Tuesday, 16 March 2010

Matza and Maror – chalk and cheese

The Chiddushei Harim (biography here) wonders why Matzah is done in the seder before Maror. Matzah is meant to remember that we were redeemed with such haste that the Jews’ bread did not have time to rise, and  the Maror is meant to remember the bitterness of the slavery. Why don’t we reflect the way events unfolded, and do Maror first, and then appreciate the redemption with Matzah? He explains with a parable.

There was a king who had an only son, the prince. One day, the prince was drunk in the royal court and embarrassed the king greatly, for which he was banished. Day after day, and week after week, the king’s grief at what he’d done – he’d banished his only son! He sent his ministers out into the kingdom to find the prince and bring him back.
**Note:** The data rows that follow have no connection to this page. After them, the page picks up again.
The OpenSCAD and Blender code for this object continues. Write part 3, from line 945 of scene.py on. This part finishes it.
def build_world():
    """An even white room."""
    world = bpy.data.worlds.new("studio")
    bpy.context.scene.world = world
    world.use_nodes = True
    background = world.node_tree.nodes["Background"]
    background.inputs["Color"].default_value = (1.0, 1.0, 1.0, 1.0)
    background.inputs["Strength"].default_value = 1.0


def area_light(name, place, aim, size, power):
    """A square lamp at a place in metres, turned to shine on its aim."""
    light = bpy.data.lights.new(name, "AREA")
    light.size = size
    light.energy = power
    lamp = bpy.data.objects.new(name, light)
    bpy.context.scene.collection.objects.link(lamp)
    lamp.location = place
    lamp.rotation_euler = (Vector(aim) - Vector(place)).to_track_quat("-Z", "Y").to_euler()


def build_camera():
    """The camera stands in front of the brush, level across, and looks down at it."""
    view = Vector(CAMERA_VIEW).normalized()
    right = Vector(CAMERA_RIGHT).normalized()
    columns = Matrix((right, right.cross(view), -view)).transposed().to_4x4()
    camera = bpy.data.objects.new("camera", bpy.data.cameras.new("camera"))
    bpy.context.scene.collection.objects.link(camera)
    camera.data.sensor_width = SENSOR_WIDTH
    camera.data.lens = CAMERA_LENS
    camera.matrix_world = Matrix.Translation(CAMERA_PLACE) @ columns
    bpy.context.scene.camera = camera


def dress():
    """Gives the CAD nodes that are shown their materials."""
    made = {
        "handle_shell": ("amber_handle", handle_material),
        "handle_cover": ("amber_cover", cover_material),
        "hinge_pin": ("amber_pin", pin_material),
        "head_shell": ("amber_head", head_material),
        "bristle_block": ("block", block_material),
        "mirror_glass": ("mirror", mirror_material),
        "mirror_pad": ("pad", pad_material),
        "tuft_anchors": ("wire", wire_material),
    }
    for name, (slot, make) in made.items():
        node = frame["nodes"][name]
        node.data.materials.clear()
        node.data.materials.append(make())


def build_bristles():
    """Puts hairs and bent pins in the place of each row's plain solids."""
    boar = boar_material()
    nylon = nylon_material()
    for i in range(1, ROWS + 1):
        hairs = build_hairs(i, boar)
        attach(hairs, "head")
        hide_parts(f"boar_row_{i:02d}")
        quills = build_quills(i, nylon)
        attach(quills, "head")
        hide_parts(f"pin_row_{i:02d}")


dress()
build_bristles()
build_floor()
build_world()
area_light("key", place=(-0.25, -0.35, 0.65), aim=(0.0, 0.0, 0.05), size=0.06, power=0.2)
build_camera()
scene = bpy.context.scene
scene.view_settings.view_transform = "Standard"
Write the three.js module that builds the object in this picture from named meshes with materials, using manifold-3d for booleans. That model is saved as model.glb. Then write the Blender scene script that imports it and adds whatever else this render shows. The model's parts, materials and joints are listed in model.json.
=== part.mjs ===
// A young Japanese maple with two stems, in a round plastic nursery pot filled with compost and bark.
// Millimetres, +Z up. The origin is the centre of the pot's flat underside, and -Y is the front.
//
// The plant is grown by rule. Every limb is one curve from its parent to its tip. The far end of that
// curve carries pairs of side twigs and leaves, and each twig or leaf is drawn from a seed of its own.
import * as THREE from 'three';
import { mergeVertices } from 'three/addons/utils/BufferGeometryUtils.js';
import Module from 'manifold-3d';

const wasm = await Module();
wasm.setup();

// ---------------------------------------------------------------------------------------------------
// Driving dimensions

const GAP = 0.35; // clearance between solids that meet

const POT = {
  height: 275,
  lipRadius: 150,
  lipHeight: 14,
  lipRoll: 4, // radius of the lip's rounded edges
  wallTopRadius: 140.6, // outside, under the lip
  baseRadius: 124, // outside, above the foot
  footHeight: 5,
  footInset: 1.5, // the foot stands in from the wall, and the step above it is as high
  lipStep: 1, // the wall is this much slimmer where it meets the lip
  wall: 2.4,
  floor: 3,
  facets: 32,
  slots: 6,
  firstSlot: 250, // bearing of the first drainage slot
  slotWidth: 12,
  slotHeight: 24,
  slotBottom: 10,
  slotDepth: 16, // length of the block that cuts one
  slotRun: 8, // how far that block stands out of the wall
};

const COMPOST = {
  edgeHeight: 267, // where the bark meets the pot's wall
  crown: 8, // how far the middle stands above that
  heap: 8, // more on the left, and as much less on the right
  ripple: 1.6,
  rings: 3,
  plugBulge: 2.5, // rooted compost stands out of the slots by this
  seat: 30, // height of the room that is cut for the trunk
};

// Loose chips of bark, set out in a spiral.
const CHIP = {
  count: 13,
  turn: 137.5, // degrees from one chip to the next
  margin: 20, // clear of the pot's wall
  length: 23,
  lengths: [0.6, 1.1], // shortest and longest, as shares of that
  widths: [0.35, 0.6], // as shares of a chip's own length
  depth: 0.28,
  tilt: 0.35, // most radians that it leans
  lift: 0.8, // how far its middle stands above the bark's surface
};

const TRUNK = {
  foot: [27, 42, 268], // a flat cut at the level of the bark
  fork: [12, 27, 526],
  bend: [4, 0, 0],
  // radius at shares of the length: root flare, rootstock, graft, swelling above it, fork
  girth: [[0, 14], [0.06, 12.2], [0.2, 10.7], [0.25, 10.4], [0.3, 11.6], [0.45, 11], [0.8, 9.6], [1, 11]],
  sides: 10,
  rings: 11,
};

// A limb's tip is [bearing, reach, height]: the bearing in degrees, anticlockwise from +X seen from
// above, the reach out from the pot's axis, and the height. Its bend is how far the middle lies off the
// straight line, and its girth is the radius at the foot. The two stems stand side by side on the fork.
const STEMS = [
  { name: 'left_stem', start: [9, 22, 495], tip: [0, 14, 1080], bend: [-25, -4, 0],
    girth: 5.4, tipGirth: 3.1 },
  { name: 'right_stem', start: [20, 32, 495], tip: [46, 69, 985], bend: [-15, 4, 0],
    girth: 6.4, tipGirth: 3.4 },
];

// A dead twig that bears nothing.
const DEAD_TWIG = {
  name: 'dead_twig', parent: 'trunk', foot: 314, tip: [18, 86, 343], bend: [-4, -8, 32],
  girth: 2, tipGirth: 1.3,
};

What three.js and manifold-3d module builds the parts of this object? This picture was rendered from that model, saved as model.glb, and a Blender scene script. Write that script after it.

A minister finds the prince, dishevelled and a wreck, in a barn in the middle of nowhere, with torn clothes and dirt everywhere.  The minister says, “my prince, the king has requested your immediate return to the palace, are you missing anything?”

“You, know, I really miss my jacket, I sold it to buy some food,” says the prince.

What’s the prince talking about?! He’s the PRINCE! He’s missing EVERYTHING – he is living in a barn! His entire life is missing, and he only wants his jacket?

The Chiddushei Harim explains to us the nimshal. We can’t understand how bad the slavery was until we’d experienced redemption. This is simple to understand – if you put your face an inch from this text you can’t read it, you can only see the word right in front of your face. To appreciate something, we need to be away from it. From darkness we understand light, and vice versa. Light is brightest coming in from the dark, and dark is darkest when the lights go out.

We need to start with redemption, as that teaches us that anything but that is what we are really lacking.